LOOKING BACK: A classic example of Vicksburg pierced columns
Published 8:00 am Wednesday, January 25, 2023
By Nancy Bell | Vicksburg Foundation for Historic Preservation
This large three-bay Italianate townhouse at 800 Walnut St. was built about 1875 most likely by Charles and Jennie Eisloeffel on the west side of Walnut Street on the corner of First East Street.
The house exhibits the Vicksburg pierced columns, an architectural feature that is found in Vicksburg more often than in any other location and may have originated here. A study in 1987 found that, at that time, Vicksburg had 50 extant buildings with columns and that there were at least 50 more buildings, cataloged through photographs, that once had columns.

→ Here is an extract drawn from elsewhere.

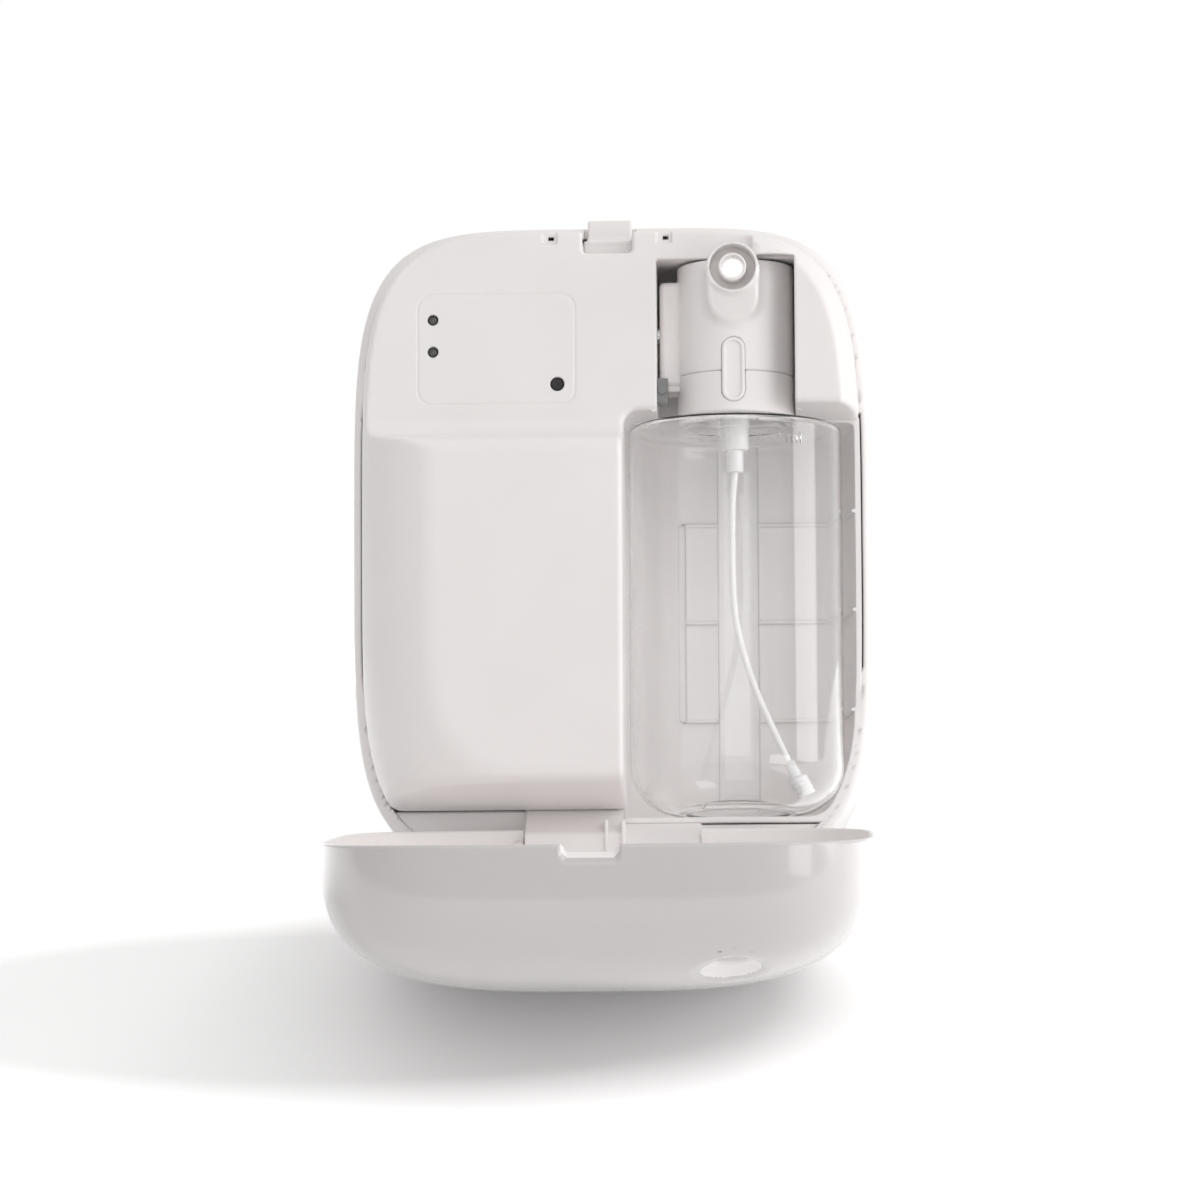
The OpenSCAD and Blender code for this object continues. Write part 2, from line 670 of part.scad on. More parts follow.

This same study found that there were a couple of buildings with these columns in Pensacola, New Orleans and Edwards, Miss., but nowhere were they in abundance like Vicksburg. The column is called pierced because you can see through it. There were 14 different styles of columns, but all of them were built with the same basic parts. We have been unable to determine the origin of these columns, but surmise that they may be the creation of a riverboat carpenter as many of the designs, although not all, incorporate the symbols from playing cards — hearts, diamonds, clubs and spades. Today there are about thirty buildings in Vicksburg that maintain these columns.
Charles Eisloeffel was born in Germany in 1829 and immigrated to Yazoo City, where he operated a tailor shop.
According to the Daily Commercial Herald, he “laid down his scissors and measure in 1861 to shoulder a musket. In 1865 he resumed business in Vicksburg. There is something in his work that commends itself to the public and keeps customers steadily. An artist in cutting and fitting he stands back for no one, and has a reputation hard to beat.”
In 1865, his shop was located on China Street, next door to the Brickbat Saloon. He later moved to the ground floor of the Washington Hotel where the Vicksburg Herald reported in 1885 that “Mr. Eisloeffel is to the fashionable youths of the male persuasion in this part of the county what Worth is to the youths of the female persuasion in Paris. He is a necessity to the young Apollos of Vicksburg who would win smiles from the belles of the city; and when the day of all days — the wedding day — arrives, to be without a “fit” from the hands of Eisloeffel is to risk a change of mind on the part of the betrothed one. Let the young men who are contemplating this important step in life take warning from these observations ere it be too late.”
The Eisloeffels had four daughters, one son, and one daughter, Virginia, who died in infancy. Carl followed in his father’s footsteps and in 1898 worked as a tailor for The Valley. His sisters were Carrie Bonelli, Louise Mulvihill, Katie Joissaint and Sister Mary Avellino, a Catholic nun.
In about 1900, the Eisloeffels moved to Jackson Street and the house was leased as a boarding house, operated by a number of people until the family sold it in 1920. Jennie James is listed as the occupant of the house from about 1924 into the 1940s. The house remains today.